Further, the court considered it important that the company had tolerated profanity in the workplace on a daily basis, issuing only five warnings in six years and not discharging anyone for using profanity prior to the employee at issue. In addition, the court said that the supervisors, including the one whom the Facebook post was directed at, cursed at employees including using the “f” word on a daily basis. The court concluded that “it is striking that Perez – who had been a server at Pier Sixty for thirteen years – was fired for profanities two days before the Union election when no employee had ever before been sanctioned (much less fired) for profanity.”

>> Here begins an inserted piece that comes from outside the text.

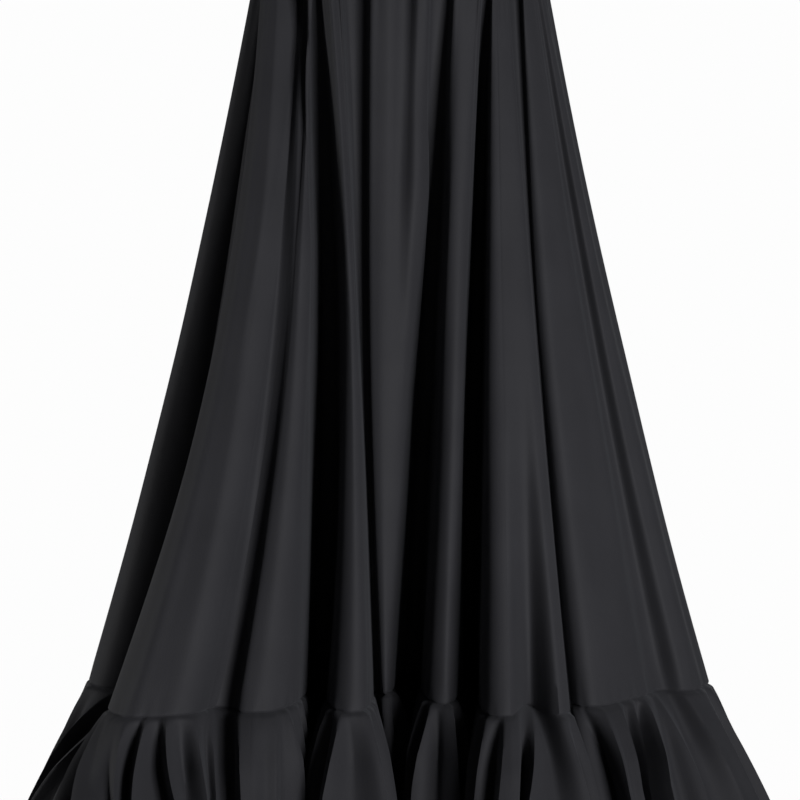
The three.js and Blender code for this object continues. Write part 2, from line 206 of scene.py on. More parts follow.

Finally, and most disturbingly for companies trying to maintain their online reputations, the court concluded that, while Facebook posts may be visible to the entire world, “Perez’s outburst was not in the immediate presence of customers nor did it disrupt the catering event.” Calling the case as sitting at the “outer bounds of protected, union-related comments,” the Second Circuit upheld the NLRB decision.

So, what does this mean for companies trying to maintain a professional workplace?

First, it crucial to apply discipline consistently.  If Pier Sixty had discharged other employees for using profanity outside of the union-organizing campaign – and prohibited its supervisors from cursing at staff – it would have had a much stronger argument that the Facebook message should not be tolerated.

Second, employers should tread carefully – and consult with counsel – before disciplining employees for social media activity, particularly in the context of union activity.